SHORT EXERCISE: Return all lines with the word "handed" in them.

EXERCISE MATERIALS:

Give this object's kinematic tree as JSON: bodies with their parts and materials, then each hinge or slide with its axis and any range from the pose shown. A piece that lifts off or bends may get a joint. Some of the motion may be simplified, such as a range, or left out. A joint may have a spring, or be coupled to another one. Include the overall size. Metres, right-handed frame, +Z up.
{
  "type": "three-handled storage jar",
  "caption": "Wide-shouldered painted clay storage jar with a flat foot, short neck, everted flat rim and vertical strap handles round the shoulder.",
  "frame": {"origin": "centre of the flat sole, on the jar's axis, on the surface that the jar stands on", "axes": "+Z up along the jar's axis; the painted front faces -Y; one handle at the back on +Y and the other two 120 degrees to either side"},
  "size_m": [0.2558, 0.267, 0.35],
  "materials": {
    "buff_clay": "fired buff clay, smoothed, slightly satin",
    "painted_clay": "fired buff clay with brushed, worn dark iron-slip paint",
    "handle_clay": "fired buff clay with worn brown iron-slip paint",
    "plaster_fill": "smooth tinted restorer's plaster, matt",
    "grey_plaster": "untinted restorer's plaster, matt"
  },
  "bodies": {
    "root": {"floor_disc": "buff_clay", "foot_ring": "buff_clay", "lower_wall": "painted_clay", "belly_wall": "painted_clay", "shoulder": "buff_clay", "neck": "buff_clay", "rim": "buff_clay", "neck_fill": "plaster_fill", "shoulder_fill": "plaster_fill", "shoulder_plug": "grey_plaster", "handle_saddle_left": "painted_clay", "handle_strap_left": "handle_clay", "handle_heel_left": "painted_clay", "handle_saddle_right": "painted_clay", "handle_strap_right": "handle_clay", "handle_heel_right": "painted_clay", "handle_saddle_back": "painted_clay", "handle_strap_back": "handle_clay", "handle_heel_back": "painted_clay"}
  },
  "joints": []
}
...
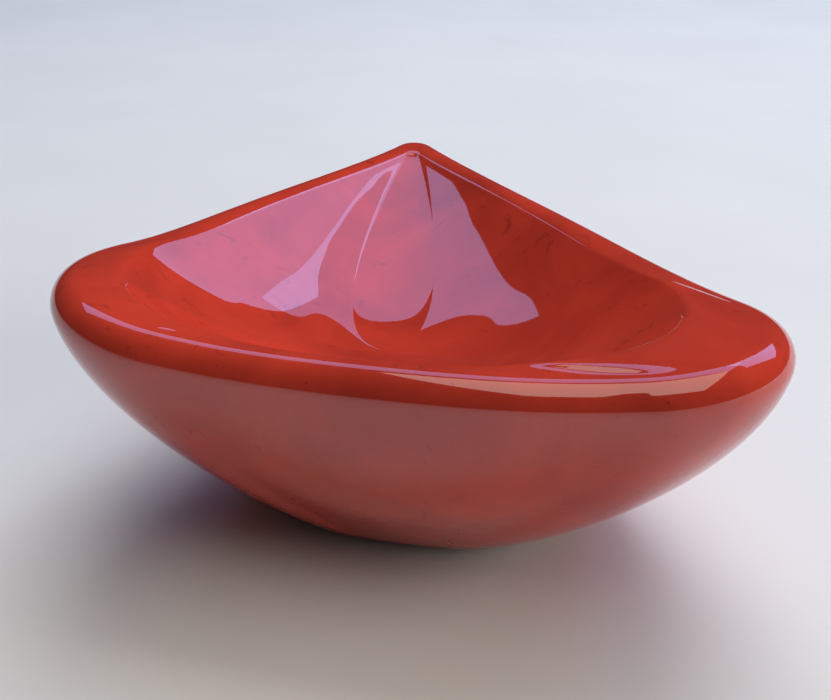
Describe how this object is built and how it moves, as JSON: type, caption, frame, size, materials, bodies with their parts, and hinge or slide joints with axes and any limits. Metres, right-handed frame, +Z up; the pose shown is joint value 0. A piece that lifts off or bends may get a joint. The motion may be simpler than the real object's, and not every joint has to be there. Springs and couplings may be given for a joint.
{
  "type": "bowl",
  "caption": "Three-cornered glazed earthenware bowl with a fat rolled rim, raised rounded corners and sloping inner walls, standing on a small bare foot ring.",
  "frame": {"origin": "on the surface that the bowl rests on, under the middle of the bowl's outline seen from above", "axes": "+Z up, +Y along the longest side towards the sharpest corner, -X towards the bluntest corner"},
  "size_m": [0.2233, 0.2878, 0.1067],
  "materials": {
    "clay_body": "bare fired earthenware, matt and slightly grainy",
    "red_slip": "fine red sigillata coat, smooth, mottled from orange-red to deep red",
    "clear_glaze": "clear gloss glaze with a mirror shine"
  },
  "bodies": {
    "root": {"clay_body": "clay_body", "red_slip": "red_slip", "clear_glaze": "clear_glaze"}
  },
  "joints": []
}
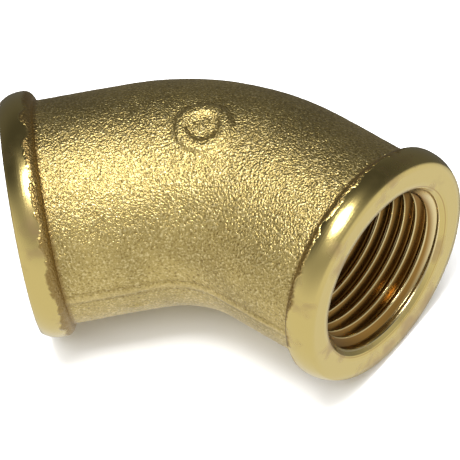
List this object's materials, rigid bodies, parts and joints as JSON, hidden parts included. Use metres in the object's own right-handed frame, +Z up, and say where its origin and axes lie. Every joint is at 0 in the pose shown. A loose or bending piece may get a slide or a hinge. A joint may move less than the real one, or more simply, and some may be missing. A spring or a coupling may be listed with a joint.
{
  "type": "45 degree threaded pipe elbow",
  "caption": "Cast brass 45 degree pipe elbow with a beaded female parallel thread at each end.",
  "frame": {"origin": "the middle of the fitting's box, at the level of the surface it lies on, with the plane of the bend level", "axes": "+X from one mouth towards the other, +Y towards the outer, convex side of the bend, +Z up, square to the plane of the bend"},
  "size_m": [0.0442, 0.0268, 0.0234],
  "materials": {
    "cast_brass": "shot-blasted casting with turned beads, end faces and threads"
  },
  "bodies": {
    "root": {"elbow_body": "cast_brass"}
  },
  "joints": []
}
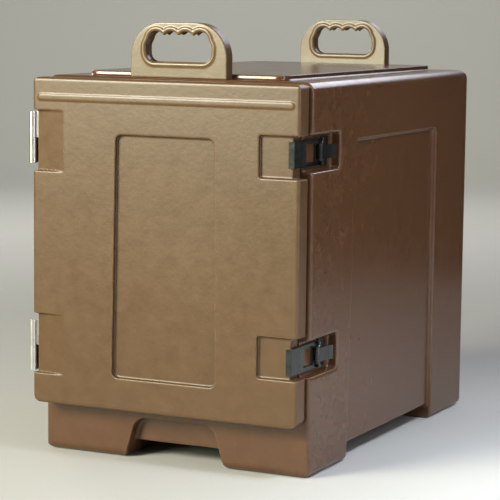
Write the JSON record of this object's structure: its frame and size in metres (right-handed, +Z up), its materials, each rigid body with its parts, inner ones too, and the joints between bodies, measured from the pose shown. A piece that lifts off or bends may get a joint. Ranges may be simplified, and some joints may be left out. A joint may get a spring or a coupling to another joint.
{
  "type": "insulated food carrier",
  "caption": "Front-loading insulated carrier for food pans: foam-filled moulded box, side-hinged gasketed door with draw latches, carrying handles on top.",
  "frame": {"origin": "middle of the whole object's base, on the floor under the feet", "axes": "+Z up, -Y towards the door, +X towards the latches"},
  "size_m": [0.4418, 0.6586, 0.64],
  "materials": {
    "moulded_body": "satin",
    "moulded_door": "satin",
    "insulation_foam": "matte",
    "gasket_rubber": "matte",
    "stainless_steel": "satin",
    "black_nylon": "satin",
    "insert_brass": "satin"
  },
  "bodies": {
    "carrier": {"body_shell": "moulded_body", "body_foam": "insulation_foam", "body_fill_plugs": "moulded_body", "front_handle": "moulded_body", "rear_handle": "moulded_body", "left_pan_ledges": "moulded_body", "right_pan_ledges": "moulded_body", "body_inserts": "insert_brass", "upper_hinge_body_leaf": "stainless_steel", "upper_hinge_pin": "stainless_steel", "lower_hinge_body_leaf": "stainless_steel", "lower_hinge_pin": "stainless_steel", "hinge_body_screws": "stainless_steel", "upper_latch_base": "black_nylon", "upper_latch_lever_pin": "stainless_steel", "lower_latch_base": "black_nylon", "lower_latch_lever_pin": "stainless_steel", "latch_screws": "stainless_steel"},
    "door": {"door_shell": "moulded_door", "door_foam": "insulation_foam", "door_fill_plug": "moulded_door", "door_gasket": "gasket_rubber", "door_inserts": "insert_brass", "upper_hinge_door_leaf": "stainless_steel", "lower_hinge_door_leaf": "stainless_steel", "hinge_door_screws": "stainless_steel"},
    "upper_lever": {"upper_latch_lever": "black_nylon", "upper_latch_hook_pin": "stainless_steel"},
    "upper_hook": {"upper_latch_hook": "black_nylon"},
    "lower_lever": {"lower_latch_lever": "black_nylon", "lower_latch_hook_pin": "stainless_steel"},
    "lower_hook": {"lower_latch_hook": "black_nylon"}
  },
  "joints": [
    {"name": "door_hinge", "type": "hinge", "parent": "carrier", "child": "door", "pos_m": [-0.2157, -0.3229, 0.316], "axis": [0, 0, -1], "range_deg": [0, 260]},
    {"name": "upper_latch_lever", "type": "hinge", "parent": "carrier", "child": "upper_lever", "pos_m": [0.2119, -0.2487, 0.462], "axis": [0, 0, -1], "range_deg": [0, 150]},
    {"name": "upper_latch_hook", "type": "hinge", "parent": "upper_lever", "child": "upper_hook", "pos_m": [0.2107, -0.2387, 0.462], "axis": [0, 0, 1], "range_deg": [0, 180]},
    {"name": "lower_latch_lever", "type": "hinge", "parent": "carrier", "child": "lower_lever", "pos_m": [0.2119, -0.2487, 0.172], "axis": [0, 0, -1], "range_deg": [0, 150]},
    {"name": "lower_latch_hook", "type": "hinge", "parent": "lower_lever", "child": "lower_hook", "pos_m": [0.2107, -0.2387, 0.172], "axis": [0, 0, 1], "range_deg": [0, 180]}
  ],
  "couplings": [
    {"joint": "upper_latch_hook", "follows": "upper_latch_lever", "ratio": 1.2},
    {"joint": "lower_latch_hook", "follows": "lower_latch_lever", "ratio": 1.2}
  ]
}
---
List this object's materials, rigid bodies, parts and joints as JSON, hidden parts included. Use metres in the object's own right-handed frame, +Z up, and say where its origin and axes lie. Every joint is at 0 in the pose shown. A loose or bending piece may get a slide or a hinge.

FINISHED EXERCISE:
Give this object's kinematic tree as JSON: bodies with their parts and materials, then each hinge or slide with its axis and any range from the pose shown. A piece that lifts off or bends may get a joint. Some of the motion may be simplified, such as a range, or left out. A joint may have a spring, or be coupled to another one. Include the overall size. Metres, right-handed frame, +Z up.
Describe how this object is built and how it moves, as JSON: type, caption, frame, size, materials, bodies with their parts, and hinge or slide joints with axes and any limits. Metres, right-handed frame, +Z up; the pose shown is joint value 0. A piece that lifts off or bends may get a joint. The motion may be simpler than the real object's, and not every joint has to be there. Springs and couplings may be given for a joint.
List this object's materials, rigid bodies, parts and joints as JSON, hidden parts included. Use metres in the object's own right-handed frame, +Z up, and say where its origin and axes lie. Every joint is at 0 in the pose shown. A loose or bending piece may get a slide or a hinge. A joint may move less than the real one, or more simply, and some may be missing. A spring or a coupling may be listed with a joint.
Write the JSON record of this object's structure: its frame and size in metres (right-handed, +Z up), its materials, each rigid body with its parts, inner ones too, and the joints between bodies, measured from the pose shown. A piece that lifts off or bends may get a joint. Ranges may be simplified, and some joints may be left out. A joint may get a spring or a coupling to another joint.
List this object's materials, rigid bodies, parts and joints as JSON, hidden parts included. Use metres in the object's own right-handed frame, +Z up, and say where its origin and axes lie. Every joint is at 0 in the pose shown. A loose or bending piece may get a slide or a hinge.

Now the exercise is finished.